» **WHAT IS EXPECTED**
Extract, without alteration, each line from the start of the listing to the line bearing "return pole_inner_half_y - clip_thickness".

┄┄┄┄┄┄┄┄┄┄

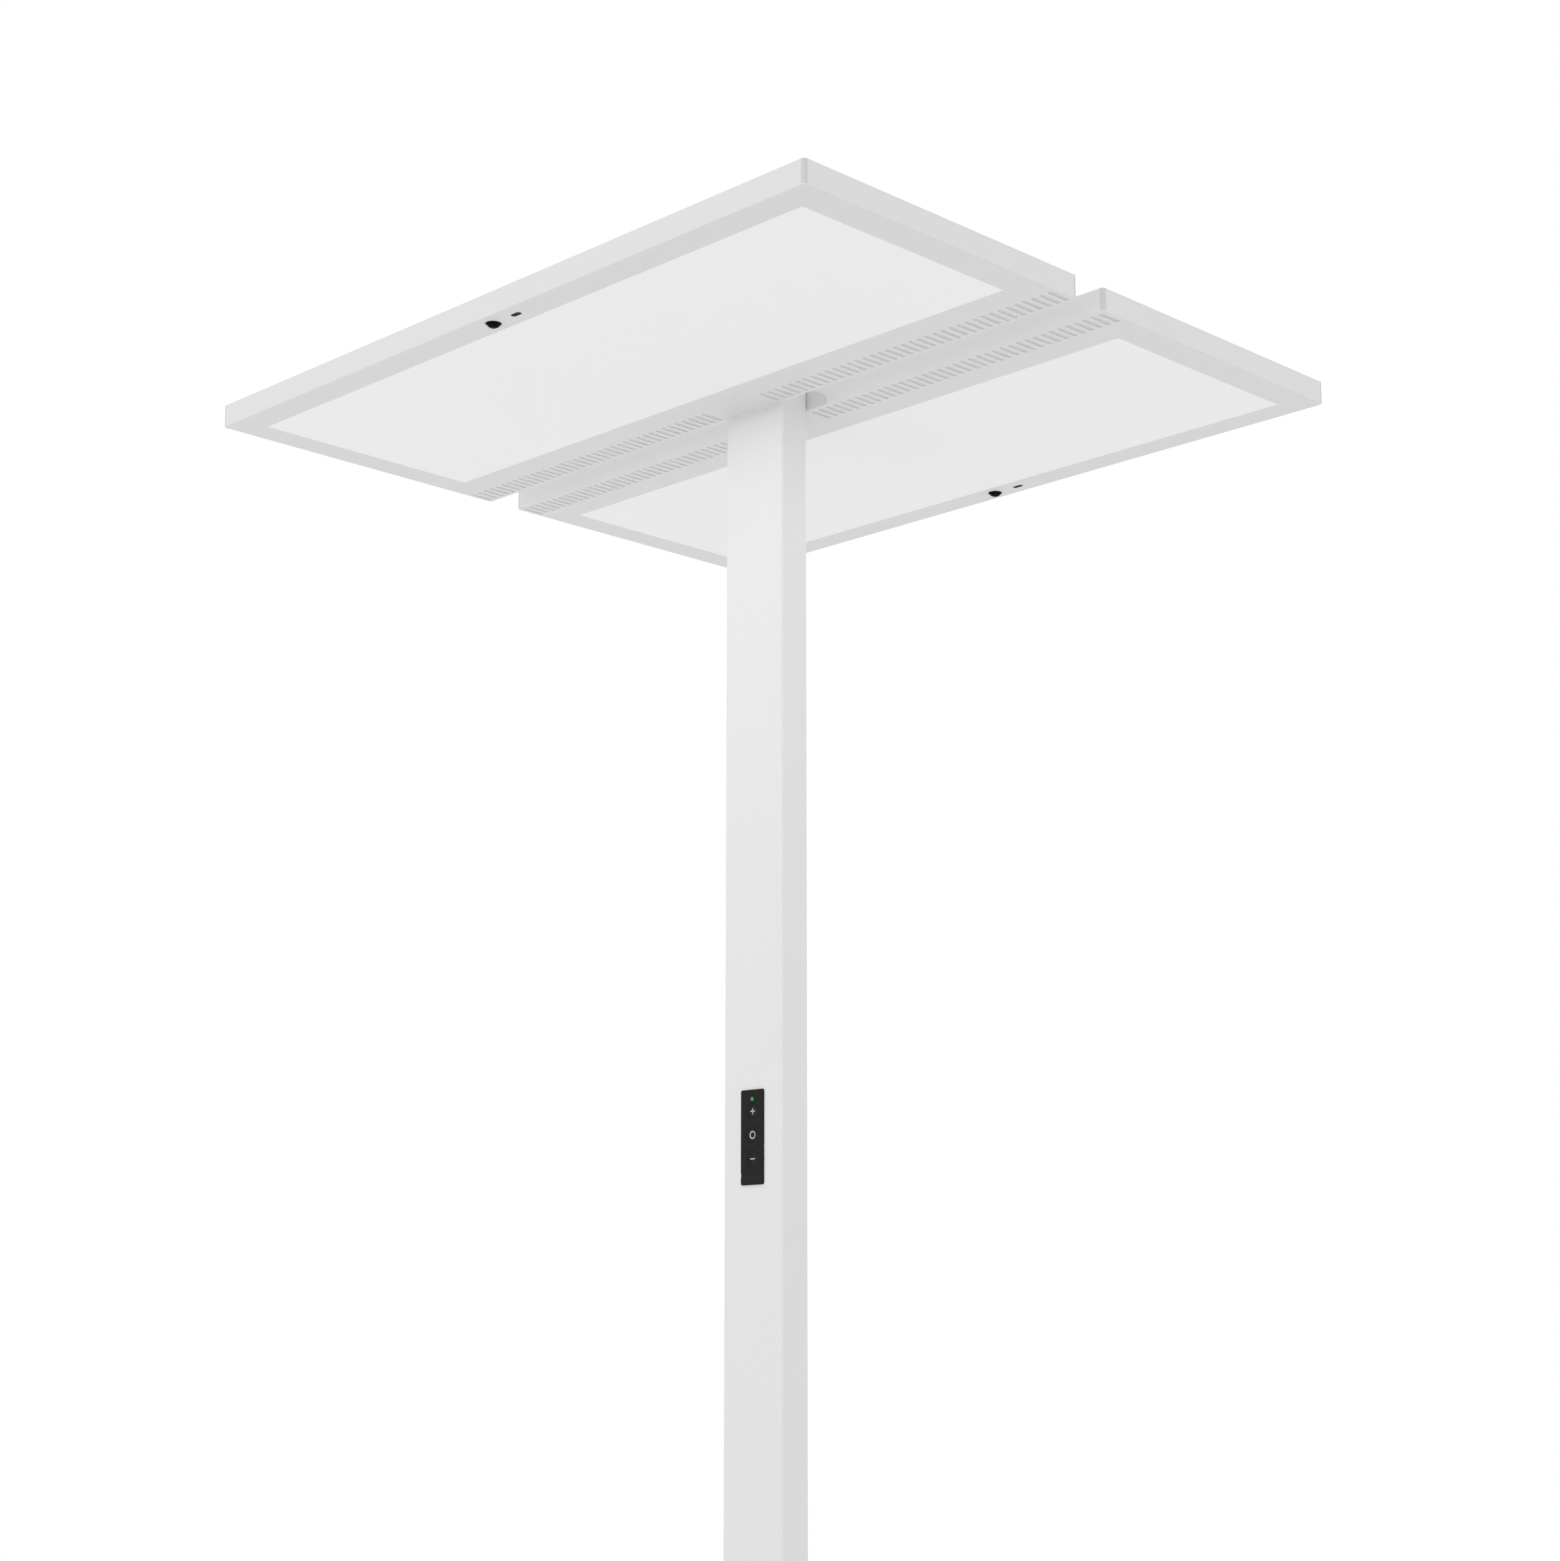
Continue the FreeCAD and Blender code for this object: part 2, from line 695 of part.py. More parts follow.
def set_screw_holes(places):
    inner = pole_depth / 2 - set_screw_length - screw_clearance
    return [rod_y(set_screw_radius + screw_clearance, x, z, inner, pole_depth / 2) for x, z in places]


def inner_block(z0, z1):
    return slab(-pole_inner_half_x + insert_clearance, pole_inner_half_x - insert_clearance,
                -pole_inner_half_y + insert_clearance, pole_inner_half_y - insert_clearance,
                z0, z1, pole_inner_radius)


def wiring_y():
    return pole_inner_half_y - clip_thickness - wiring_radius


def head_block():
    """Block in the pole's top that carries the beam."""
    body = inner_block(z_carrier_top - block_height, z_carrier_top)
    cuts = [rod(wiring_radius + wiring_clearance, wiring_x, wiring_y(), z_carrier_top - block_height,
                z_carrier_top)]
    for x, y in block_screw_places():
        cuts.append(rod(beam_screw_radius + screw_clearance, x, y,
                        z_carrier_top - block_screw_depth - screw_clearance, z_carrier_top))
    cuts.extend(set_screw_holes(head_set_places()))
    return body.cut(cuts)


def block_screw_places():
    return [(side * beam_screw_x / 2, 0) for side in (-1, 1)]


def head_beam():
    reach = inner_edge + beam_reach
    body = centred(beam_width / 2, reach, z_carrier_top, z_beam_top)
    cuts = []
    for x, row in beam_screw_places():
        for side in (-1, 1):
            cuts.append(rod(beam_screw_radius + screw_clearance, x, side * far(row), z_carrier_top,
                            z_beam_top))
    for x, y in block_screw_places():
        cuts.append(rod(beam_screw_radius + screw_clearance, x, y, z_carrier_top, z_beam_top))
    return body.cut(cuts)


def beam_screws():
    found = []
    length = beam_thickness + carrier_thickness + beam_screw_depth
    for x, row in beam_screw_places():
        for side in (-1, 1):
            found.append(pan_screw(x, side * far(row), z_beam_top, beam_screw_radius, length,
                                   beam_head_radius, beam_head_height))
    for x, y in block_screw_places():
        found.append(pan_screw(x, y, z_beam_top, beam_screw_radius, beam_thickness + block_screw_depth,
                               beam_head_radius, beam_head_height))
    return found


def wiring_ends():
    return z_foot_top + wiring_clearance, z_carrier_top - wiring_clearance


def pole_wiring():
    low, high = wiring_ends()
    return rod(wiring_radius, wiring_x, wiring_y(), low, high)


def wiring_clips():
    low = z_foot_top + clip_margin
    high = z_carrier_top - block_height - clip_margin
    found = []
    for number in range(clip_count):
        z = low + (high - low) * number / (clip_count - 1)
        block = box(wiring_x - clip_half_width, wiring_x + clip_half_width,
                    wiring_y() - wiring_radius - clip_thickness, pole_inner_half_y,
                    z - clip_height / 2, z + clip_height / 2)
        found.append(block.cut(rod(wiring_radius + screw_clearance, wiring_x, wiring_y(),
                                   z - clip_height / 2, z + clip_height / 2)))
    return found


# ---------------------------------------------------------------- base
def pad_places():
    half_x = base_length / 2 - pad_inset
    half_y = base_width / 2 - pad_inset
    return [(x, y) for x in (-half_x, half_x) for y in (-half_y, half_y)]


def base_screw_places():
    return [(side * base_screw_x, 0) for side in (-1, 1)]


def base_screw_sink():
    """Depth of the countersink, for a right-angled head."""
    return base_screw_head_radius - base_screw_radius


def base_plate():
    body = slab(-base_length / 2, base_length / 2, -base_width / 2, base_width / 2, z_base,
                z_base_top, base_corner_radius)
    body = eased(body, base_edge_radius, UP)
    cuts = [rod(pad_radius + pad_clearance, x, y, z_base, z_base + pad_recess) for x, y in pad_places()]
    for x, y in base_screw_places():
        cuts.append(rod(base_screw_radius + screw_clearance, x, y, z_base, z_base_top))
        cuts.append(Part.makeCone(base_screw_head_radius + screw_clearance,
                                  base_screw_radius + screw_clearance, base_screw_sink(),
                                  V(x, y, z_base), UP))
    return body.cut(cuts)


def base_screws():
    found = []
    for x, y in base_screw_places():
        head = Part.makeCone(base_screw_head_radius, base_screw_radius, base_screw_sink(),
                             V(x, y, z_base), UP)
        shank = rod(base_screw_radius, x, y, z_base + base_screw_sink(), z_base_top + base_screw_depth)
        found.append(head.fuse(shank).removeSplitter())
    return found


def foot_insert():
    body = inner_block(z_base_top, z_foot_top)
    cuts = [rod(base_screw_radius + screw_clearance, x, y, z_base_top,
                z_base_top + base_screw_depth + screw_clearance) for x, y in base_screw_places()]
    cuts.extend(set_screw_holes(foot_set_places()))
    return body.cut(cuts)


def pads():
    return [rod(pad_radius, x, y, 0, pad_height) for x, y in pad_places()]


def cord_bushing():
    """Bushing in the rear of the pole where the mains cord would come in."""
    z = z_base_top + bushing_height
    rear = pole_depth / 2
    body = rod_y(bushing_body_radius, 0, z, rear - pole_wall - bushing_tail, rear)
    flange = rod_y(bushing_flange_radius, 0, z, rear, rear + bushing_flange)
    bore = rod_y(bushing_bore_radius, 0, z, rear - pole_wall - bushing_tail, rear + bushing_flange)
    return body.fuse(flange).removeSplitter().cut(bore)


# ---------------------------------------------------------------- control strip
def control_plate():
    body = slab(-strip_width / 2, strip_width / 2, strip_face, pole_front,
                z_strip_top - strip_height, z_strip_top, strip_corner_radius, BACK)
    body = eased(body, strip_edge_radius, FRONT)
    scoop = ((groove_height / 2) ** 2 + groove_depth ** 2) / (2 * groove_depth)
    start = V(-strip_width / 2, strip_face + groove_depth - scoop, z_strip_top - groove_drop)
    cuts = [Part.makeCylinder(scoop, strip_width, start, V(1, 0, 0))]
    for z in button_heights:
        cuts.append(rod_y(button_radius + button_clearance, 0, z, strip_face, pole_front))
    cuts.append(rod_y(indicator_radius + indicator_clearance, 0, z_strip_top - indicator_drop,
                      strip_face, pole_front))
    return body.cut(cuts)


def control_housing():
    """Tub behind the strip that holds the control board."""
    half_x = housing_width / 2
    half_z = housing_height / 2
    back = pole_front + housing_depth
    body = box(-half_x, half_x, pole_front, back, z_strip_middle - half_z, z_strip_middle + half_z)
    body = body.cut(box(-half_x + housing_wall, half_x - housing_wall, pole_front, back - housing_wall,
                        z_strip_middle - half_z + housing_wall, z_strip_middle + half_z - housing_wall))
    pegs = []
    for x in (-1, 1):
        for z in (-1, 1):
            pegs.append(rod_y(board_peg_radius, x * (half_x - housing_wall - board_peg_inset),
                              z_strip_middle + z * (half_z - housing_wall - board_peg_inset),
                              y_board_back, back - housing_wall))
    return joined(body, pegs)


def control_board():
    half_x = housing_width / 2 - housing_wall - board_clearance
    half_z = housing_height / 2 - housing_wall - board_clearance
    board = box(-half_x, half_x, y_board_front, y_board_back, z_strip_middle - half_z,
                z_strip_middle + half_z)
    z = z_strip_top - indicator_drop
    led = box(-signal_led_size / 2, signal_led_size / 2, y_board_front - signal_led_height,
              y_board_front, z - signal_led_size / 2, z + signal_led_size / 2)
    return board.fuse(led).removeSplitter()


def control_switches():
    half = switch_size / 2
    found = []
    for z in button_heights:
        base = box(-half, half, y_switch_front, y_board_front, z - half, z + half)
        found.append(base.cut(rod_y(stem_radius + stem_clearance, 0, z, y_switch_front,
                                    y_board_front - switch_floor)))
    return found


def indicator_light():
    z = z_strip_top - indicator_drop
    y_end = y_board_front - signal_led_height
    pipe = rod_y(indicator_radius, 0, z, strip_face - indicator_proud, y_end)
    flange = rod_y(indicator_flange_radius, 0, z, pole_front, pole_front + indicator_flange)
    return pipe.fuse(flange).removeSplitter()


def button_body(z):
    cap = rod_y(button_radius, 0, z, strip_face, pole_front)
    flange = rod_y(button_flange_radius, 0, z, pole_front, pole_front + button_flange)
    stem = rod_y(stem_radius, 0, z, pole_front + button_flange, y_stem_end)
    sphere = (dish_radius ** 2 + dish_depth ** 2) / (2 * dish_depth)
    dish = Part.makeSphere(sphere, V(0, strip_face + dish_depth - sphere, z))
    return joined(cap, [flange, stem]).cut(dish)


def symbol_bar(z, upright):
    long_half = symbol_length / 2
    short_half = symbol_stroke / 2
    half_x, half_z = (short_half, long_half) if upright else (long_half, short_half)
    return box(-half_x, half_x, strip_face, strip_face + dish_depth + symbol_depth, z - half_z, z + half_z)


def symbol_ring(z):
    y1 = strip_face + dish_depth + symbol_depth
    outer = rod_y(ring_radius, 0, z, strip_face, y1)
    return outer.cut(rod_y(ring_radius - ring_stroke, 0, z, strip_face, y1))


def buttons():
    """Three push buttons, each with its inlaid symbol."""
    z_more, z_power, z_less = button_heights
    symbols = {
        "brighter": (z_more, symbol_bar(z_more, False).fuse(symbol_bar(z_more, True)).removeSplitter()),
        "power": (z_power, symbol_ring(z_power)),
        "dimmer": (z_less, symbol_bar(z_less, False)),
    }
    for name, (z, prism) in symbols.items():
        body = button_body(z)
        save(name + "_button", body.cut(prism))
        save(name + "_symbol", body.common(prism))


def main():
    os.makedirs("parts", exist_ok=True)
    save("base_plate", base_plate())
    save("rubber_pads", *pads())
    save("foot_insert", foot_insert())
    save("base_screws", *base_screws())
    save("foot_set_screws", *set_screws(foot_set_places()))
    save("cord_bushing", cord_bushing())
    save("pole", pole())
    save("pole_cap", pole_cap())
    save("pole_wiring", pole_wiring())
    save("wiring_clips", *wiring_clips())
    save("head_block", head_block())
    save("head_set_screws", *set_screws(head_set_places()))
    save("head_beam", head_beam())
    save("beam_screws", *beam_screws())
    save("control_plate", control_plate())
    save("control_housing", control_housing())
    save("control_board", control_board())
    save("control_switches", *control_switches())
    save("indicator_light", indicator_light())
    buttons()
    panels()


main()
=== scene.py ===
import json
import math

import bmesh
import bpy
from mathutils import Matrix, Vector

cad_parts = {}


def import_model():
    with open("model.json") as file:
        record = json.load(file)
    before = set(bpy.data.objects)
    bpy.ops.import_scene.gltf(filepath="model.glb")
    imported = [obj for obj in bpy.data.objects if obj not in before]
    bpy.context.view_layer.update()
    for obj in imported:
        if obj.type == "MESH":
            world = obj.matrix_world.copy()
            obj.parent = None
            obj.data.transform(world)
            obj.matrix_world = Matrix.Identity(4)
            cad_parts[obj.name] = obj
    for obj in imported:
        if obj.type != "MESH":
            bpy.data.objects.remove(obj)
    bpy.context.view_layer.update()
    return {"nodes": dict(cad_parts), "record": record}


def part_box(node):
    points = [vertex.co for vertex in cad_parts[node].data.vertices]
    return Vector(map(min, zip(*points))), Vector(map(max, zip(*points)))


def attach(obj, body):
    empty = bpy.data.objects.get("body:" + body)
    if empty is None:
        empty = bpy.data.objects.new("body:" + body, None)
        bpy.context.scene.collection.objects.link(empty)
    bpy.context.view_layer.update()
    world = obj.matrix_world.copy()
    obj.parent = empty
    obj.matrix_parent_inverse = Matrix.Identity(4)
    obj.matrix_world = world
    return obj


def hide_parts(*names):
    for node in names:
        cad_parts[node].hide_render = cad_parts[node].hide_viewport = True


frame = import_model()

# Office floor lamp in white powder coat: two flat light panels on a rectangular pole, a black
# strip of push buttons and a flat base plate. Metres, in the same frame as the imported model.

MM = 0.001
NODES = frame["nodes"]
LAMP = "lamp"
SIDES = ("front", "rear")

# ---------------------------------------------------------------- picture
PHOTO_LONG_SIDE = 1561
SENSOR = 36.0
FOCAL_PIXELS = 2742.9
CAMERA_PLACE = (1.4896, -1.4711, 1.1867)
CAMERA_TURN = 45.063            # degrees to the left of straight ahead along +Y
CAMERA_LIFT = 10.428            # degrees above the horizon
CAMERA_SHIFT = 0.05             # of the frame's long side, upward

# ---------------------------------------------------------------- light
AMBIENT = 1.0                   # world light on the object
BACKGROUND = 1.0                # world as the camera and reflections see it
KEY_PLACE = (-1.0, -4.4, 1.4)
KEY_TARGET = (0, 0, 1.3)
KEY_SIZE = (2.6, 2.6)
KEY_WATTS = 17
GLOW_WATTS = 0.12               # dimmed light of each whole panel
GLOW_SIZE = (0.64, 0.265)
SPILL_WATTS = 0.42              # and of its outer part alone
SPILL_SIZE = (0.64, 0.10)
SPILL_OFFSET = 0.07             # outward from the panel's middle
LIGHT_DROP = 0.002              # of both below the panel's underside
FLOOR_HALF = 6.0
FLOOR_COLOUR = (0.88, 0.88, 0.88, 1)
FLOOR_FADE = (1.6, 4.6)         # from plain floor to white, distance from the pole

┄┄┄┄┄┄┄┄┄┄

» **THE RESPONSE**
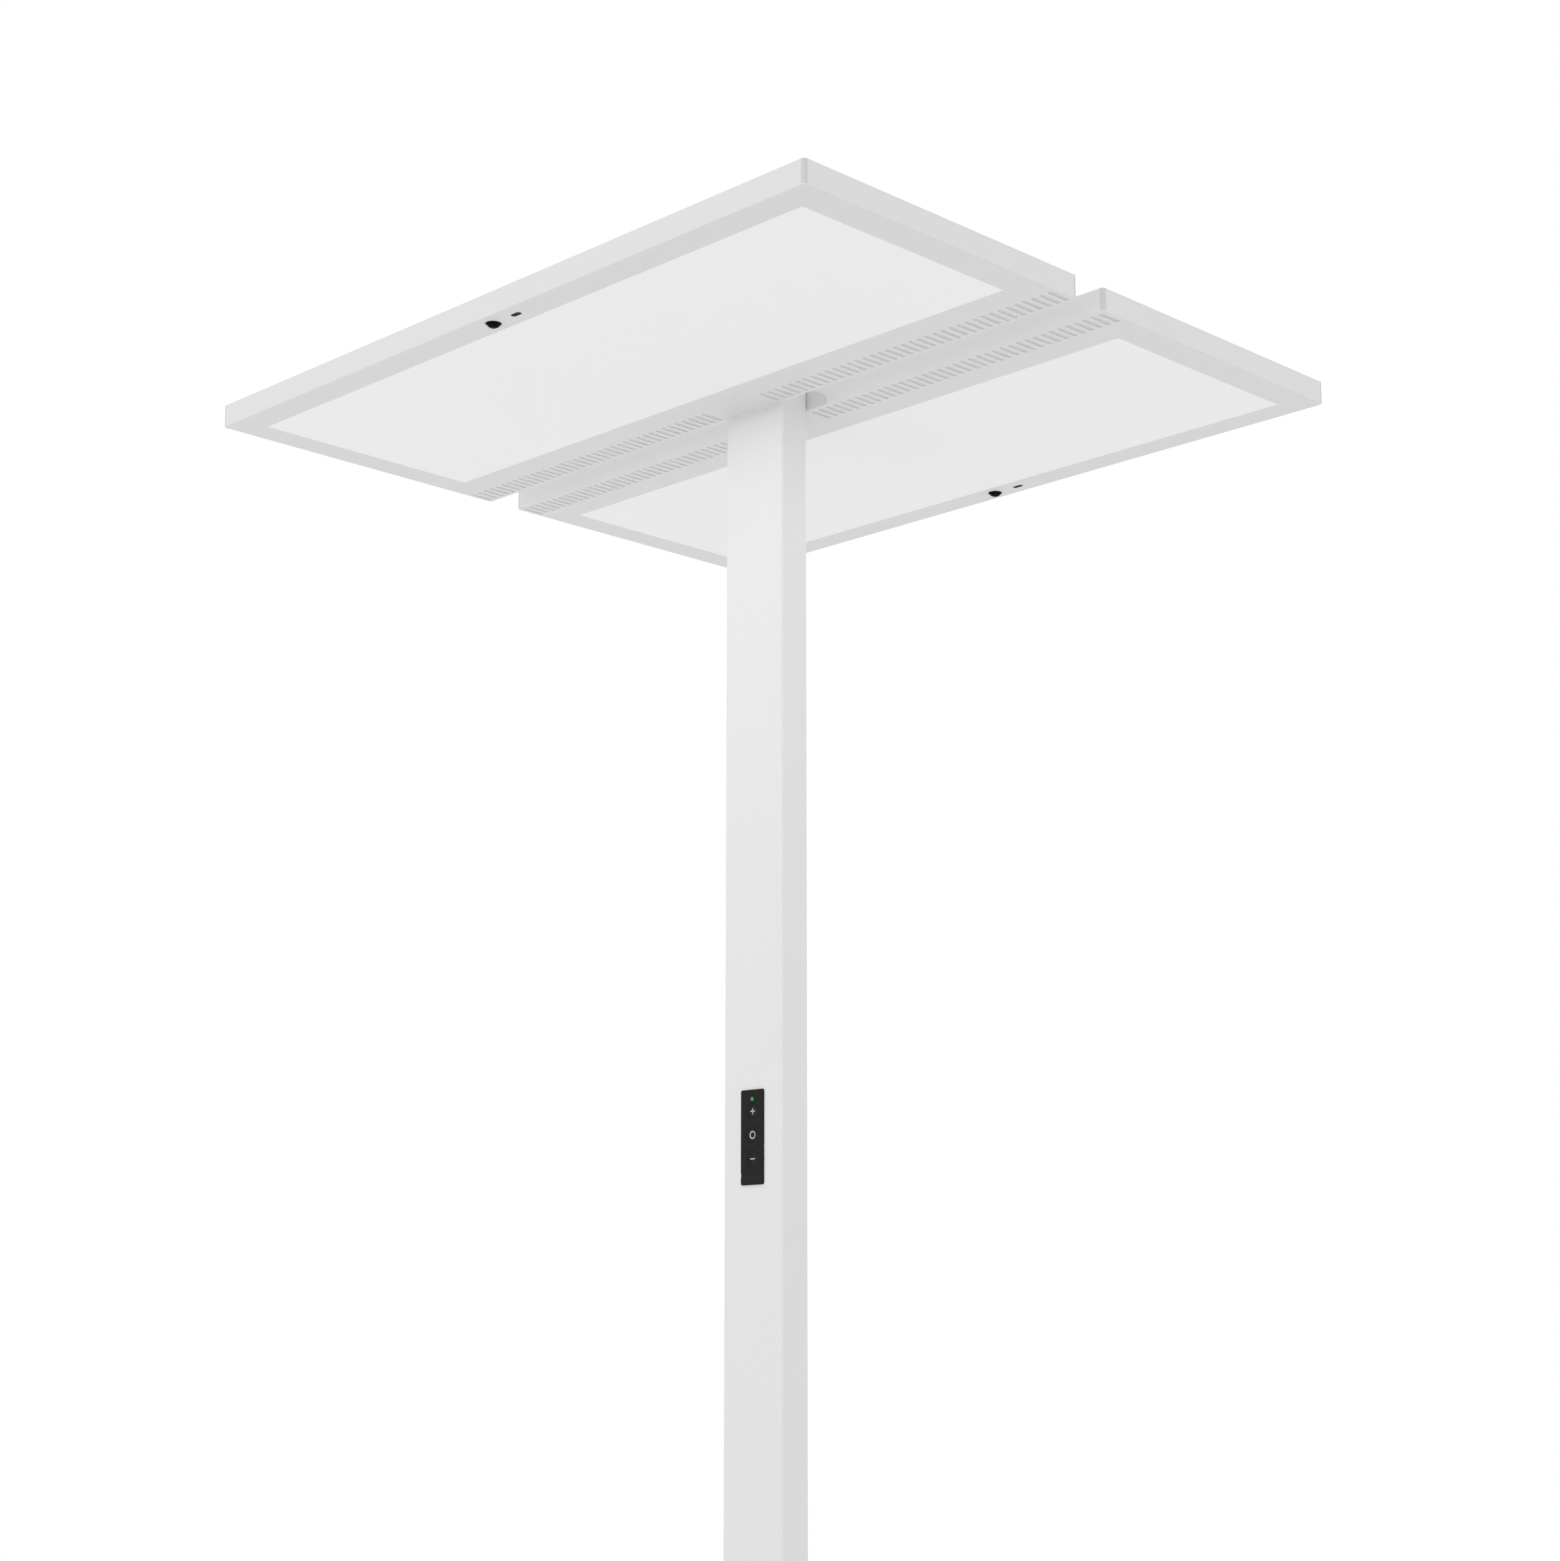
Continue the FreeCAD and Blender code for this object: part 2, from line 695 of part.py. More parts follow.
def set_screw_holes(places):
    inner = pole_depth / 2 - set_screw_length - screw_clearance
    return [rod_y(set_screw_radius + screw_clearance, x, z, inner, pole_depth / 2) for x, z in places]


def inner_block(z0, z1):
    return slab(-pole_inner_half_x + insert_clearance, pole_inner_half_x - insert_clearance,
                -pole_inner_half_y + insert_clearance, pole_inner_half_y - insert_clearance,
                z0, z1, pole_inner_radius)


def wiring_y():
    return pole_inner_half_y - clip_thickness - wiring_radius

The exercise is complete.